Ci viene chiesto insomma di operare la scelta radicale e definitiva tipica della Prima Lettura dal libro di Giosuè, nella quale tutto il popolo, messo alle strette su chi scegliere fra Dio e gli idoli (le varie divinità locali), si decide risolutamente per il Signore: alla pari di Giosuè anche Gesù chiede la nostra determinazione nell’accettare lui come pane vivo disceso dal cielo una volta terminato il suo discorso illustrativo e resa dimostrazione effettiva nell’evidenza della moltiplicazione dei pani e domanda che la nostra sia una scelta convinta e radicale.
E’ una pretesa assurda quella di Gesù?
Certamente per quanti preferiscono precludersi alla verità anche di fronte all’evidenza della Rivelazione, la proclamazione che Gesù fa di se stesso non può che risultare aberrante e inammissibile perché quando ci si ostina nella chiusura di cuore senza accettare le meraviglie strabilianti di un Dio che può tutto pur di servire l’uomo neppure l’evidenza dei miracoli è capace di trasformazione. Chi non ama fare il "salto di qualità" nella fede superando la propria mediocrità e optando per l’eroismo dell’apertura del cuore che prescinde dalla razionalità esasperata e dalla facilità delle nostre conclusioni personali, ebbene non potrà mai accettare la pienezza del mistero di Dio nel Verbo Incarnato e pertanto il discorso di Gesù non potrà che sembrare illogico e assurdo.
Per dirla in termini più elementari, molte volte del messaggio di Cristo si rifiuta ciò che comporta mutamento di vita, impegno e conversione personale accettando invece solamente quello che è piacevole, comodo e immediato.
Ecco perché assistiamo alla fuga in massa dei discepoli di Gesù, che, eccettuando la viltà dei discepoli al momento dell’arresto, costituisce forse l’evento unico e singolare di tutte le redazioni evangeliche: solo qui notiamo con meraviglia che i discepoli, solitamente zelanti nella sequela del Signore, decidono di abbandonarlo dopo un solo discorso, sia pure ben congegnato e motivato. Se ne vanno dopo aver ascoltato la denuncia di Gesù della loro fondamentale mancanza di fede e della mancata accettazione del suo Mistero di Figlio di Dio.

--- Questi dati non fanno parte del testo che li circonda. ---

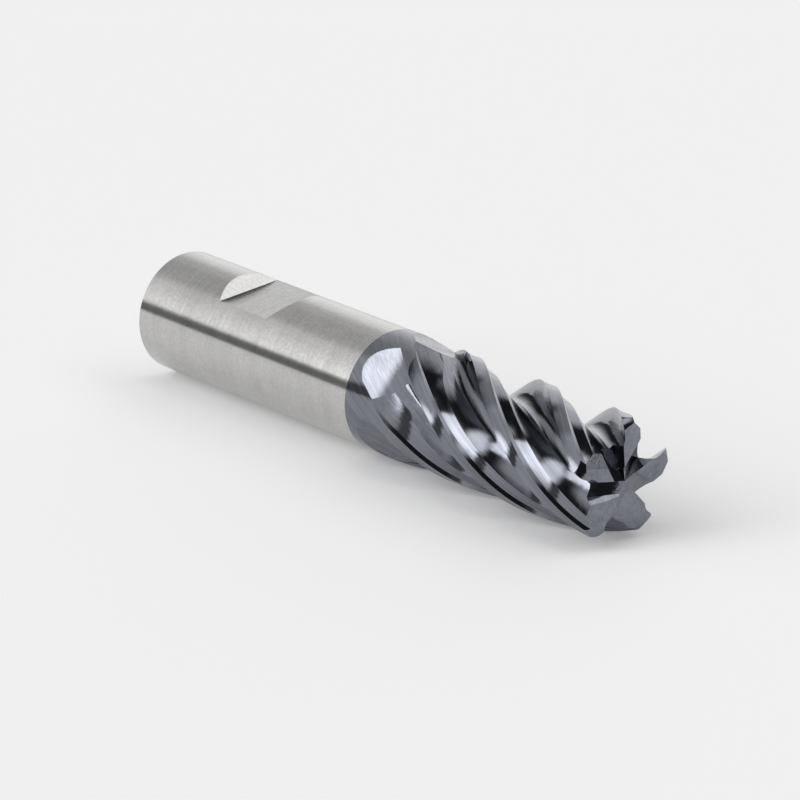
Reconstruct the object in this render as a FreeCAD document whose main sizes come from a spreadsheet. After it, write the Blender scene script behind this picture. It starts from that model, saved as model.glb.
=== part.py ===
import FreeCAD, Part
import math
import os

import Sketcher
from FreeCAD import Placement, Rotation, Vector

# End mill: 3/4 inch Weldon shank and a coated head with five right-hand flutes.
# X runs from the shank's back face (origin, on the axis) to the tip; Z is up.
# All sizes are millimetres and degrees.

os.makedirs("parts", exist_ok=True)
doc = FreeCAD.newDocument("EndMill")

# ---------------------------------------------------------------- dimensions
DIMENSIONS = [
    ("tool_diameter", 19.05, "shank and cutting diameter, 3/4 in"),
    ("overall_length", 101.6, "back face to end teeth, 4 in"),
    ("shank_length", 50.35, "bare shank, up to the coated head"),
    ("back_chamfer", 0.5, "45 degree chamfer on the back rim"),
    ("flat_start", 16.85, "back face to the near end of the flat's floor"),
    ("flat_length", 11.2, "length of the flat's floor"),
    ("flat_depth", 1.93, "flat floor below the shank surface"),
    ("flat_wall_angle", 45.0, "slope of the flat's end walls"),
    ("flat_roll", 4.7, "roll of the flat from +Z towards -Y"),
    ("flute_count", 5, "flutes round the head"),
    ("helix_at_tip", 38.0, "helix angle at the tip"),
    ("helix_at_neck", 34.0, "helix angle where the flutes run out"),
    ("end_edge_angle", 167.7, "angle of one end tooth, from +Y towards +Z"),
    ("core_diameter", 9.9, "core left by the flutes"),
    ("neck_ease", 0.01, "how far the coated neck starts below the shank"),
    ("neck_lead", 0.8, "length over which the neck rises to full size"),
    ("corner_radius", 2.3, "radius on the end teeth's outer corners"),
    ("radial_rake", 9.0, "hook of the flute faces"),
    ("flute_fillet", 2.3, "radius in the bottom of a flute"),
    ("land_drop", 0.28, "fall of the first land behind the edge"),
    ("step_depth", 0.62, "step between the first and second lands"),
    ("end_land_width", 1.9, "width of the end teeth's first land"),
]
sheet = doc.addObject("Spreadsheet::Sheet", "Dimensions")
for row, (alias, value, note) in enumerate(DIMENSIONS, start=1):
    sheet.set(f"A{row}", alias)
    sheet.set(f"B{row}", str(value))
    sheet.set(f"C{row}", note)
    sheet.setAlias(f"B{row}", alias)
doc.recompute()


def dim(alias):
    return float(sheet.get(alias))


RADIUS = dim("tool_diameter") / 2
LENGTH = dim("overall_length")
FLUTES = int(dim("flute_count"))
PITCH = 360.0 / FLUTES
AXIS = Vector(1, 0, 0)
ORIGIN = Vector(0, 0, 0)


# ---------------------------------------------------------------- drawing helpers
def radians(alias):
    return math.radians(dim(alias))


def line(a, b):
    return Part.LineSegment(a, b).toShape()


def polygon(points):
    return Part.Wire([line(a, b) for a, b in zip(points, points[1:] + points[:1])])


def spread(start, stop, step):
    count = math.ceil((stop - start) / step)
    return [start + (stop - start) * i / count for i in range(count + 1)]


def plane_of(body, role):
    return next(f for f in body.Origin.OriginFeatures if f.Role == role)


def closed_sketch(body, name, role, corners):
    """A closed sketch of straight sides; corners only need to be roughly right."""
    sketch = body.newObject("Sketcher::SketchObject", name)
    sketch.AttachmentSupport = [(plane_of(body, role), "")]
    sketch.MapMode = "FlatFace"
    count = len(corners)
    for i in range(count):
        a, b = Vector(*corners[i], 0), Vector(*corners[(i + 1) % count], 0)
        sketch.addGeometry(Part.LineSegment(a, b), False)
    for i in range(count):
        sketch.addConstraint(Sketcher.Constraint("Coincident", i, 2, (i + 1) % count, 1))
    return sketch


def drive(sketch, kind, where, value, name, formula):
    """Add one named dimension and bind it to the spreadsheet."""
    index = sketch.addConstraint(Sketcher.Constraint(kind, *where, value))
    sketch.renameConstraint(index, name)
    sketch.setExpression(f"Constraints.{name}", formula)


def turned(body, sketch, name):
    turning = body.newObject("PartDesign::Revolution", name)
    turning.Profile = sketch
    turning.ReferenceAxis = (sketch, ["H_Axis"])
    turning.Angle = 360.0
    sketch.Visibility = False
    return turning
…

Anziché imporre a se stessi autocritica e reimpostazione di vita, preferiscono abbandonare il Maestro. Avrebbero preferito infatti ascoltare da lui solo il dolce delle promesse e delle garanzie e non l’amaro degli impegni e dei sacrifici che queste garanzie comportano; la loro propensione sarebbe stata quella di accogliere non la verità in assoluto per come vuole mostrarci e per come deve essere accolta, ma solo quell’aspetto accomodante e piacevole della verità, per il quale si trovano giustificazioni per ritenere come falso tutto il resto.
Gesù non si scompone di fronte all’abbandono dei suoi discepoli e non si turba affatto il sonno sui calcoli demografici su coloro che restano al suo seguito o su coloro che si allontanano da lui, perché è ben lungi da qualsiasi proselitismo e da ogni compromesso puramente umano: pur di annunciare ciò per cui il Padre lo ha mandato non solo accetta il suddetto abbandono, ma si predispone anche alla possibilità che anche i Dodici possano allontanarsi da lui: "Volete andarvene anche voi?" Se anche gli apostoli se ne andassero lui non avrebbe di che obiettare e nulla toglierebbe al suo messaggio franco e perentorio sulla necessità che Dio lo si accetti secondo i Suoi parametri e non sotto le nostre condizioni; il suo atteggiamento dovrebbe ispirare anche i pastori e gli evangelizzatori dei nostri giorni tutte le volte in cui il timore di perdere i favori, le simpatie e le amicizie della gente inducono ad omettere il "coraggio della verità", per il quale si tende a tacere al popolo ciò che nuoce e che risulta scomodo ma che sarebbe necessario realmente proferire: l’amore per la Parola di Dio e l’accanimento missionario motivato dal nostro amore per il solo Signore dovrebbe scongiurare ogni nostro desiderio di avere le chiese o gli oratori pieni a tutti i costi e indurci ad accettare persino di restare soli, pur di avere la certezza di adempiere il nostro mandato fino in fondo, anche annunciando e proferendo quello che al popolo da fastidio ma che è pur sempre dettato dalla volontà del Signore per la reale salvezza dell’uomo.
Che Gesù sia il nostro pane vivo disceso dal cielo che vuole offrirci realizzazione e salvezza e che sia per noi indispensabile non comporta che si giustifichino da parte nostra negligenze, torpori e ricettività eccessive, ma che ci si disponga ad uscire dalla mediocrità per accettare la realtà profonda di questo pane vivo disceso dal cielo con tutte le conseguenze di mutazione che esso comporta e che ci si configuri attivamente in tutto a Lui.